* [GIVEN INFORMATION]:
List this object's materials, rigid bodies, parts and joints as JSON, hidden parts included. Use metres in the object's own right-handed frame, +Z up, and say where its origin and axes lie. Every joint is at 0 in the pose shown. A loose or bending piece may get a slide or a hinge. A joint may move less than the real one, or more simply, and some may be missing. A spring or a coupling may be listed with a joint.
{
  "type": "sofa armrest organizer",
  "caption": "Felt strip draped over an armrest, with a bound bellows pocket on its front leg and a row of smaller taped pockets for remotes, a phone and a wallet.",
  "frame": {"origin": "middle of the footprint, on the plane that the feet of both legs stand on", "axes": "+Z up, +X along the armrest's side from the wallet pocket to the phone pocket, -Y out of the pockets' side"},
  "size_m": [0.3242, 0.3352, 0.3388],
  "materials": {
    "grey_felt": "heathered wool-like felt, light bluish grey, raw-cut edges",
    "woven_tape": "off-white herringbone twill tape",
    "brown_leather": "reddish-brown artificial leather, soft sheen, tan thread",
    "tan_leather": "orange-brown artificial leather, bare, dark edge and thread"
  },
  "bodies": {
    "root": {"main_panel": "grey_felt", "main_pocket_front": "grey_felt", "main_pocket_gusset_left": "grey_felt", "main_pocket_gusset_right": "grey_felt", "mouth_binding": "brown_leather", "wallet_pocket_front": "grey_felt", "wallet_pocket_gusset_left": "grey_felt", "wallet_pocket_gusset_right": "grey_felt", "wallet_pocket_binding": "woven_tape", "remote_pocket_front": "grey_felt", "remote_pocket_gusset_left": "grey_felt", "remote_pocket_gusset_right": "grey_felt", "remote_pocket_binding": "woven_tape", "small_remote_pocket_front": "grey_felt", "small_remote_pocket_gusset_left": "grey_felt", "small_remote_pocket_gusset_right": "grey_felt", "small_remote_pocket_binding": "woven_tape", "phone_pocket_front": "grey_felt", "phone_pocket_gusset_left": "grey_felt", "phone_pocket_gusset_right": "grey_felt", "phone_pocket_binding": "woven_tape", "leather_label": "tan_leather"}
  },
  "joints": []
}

* [EXERCISE GOAL]:
Using the data above, repeat every line exactly.

* [TASK SOLUTION]:
List this object's materials, rigid bodies, parts and joints as JSON, hidden parts included. Use metres in the object's own right-handed frame, +Z up, and say where its origin and axes lie. Every joint is at 0 in the pose shown. A loose or bending piece may get a slide or a hinge. A joint may move less than the real one, or more simply, and some may be missing. A spring or a coupling may be listed with a joint.
{
  "type": "sofa armrest organizer",
  "caption": "Felt strip draped over an armrest, with a bound bellows pocket on its front leg and a row of smaller taped pockets for remotes, a phone and a wallet.",
  "frame": {"origin": "middle of the footprint, on the plane that the feet of both legs stand on", "axes": "+Z up, +X along the armrest's side from the wallet pocket to the phone pocket, -Y out of the pockets' side"},
  "size_m": [0.3242, 0.3352, 0.3388],
  "materials": {
    "grey_felt": "heathered wool-like felt, light bluish grey, raw-cut edges",
    "woven_tape": "off-white herringbone twill tape",
    "brown_leather": "reddish-brown artificial leather, soft sheen, tan thread",
    "tan_leather": "orange-brown artificial leather, bare, dark edge and thread"
  },
  "bodies": {
    "root": {"main_panel": "grey_felt", "main_pocket_front": "grey_felt", "main_pocket_gusset_left": "grey_felt", "main_pocket_gusset_right": "grey_felt", "mouth_binding": "brown_leather", "wallet_pocket_front": "grey_felt", "wallet_pocket_gusset_left": "grey_felt", "wallet_pocket_gusset_right": "grey_felt", "wallet_pocket_binding": "woven_tape", "remote_pocket_front": "grey_felt", "remote_pocket_gusset_left": "grey_felt", "remote_pocket_gusset_right": "grey_felt", "remote_pocket_binding": "woven_tape", "small_remote_pocket_front": "grey_felt", "small_remote_pocket_gusset_left": "grey_felt", "small_remote_pocket_gusset_right": "grey_felt", "small_remote_pocket_binding": "woven_tape", "phone_pocket_front": "grey_felt", "phone_pocket_gusset_left": "grey_felt", "phone_pocket_gusset_right": "grey_felt", "phone_pocket_binding": "woven_tape", "leather_label": "tan_leather"}
  },
  "joints": []
}